Gaining publication credits is also of major importance in getting published. (It's sort of like job experience -- you have to have it to get it.) One good way of gaining credits is to submit work to "fanzines" such as this very one, the TSAT. I'm sure Jeff would be glad to see more submissions, unlike most editors.

Let me close this column with one last anecdote. At the last writer's seminar I attended, the award-winning editor mentioned above told us what he wanted to see on his desk. Format didn't matter, he explained, so long as it was complete and legible. But what he wanted was this: When he sat down to read the "slush pile" (which is the term used for unsolicited manuscripts, like the ones you and I send in) he is usually irritated and bothered. It's only rarely that he finds a buyable there, after all, and reading it all is a ton of work which he cannot delegate. So he has his mind on a thousand things -- his uncomfortable seat, his family, his lunch, his tight shoes. And, irritated, he taps a pencil on the desk as he reads.
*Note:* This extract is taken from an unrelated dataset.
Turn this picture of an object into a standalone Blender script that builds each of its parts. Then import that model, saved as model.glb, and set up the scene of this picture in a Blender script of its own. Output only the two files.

What he is looking for is a story so powerful that it will make his pencil stop tapping. That's all.

So that's what we who want to sell are after; a work powerful enough to stop that pencil. Do it, and someone will buy your work! After all, they bought mine, which is far from perfect...

Phil =:3

PS: And never, ever forget that Dr. Isaac Asimov, one of the most-published authors in history, was getting rejection slips right up until the day he died.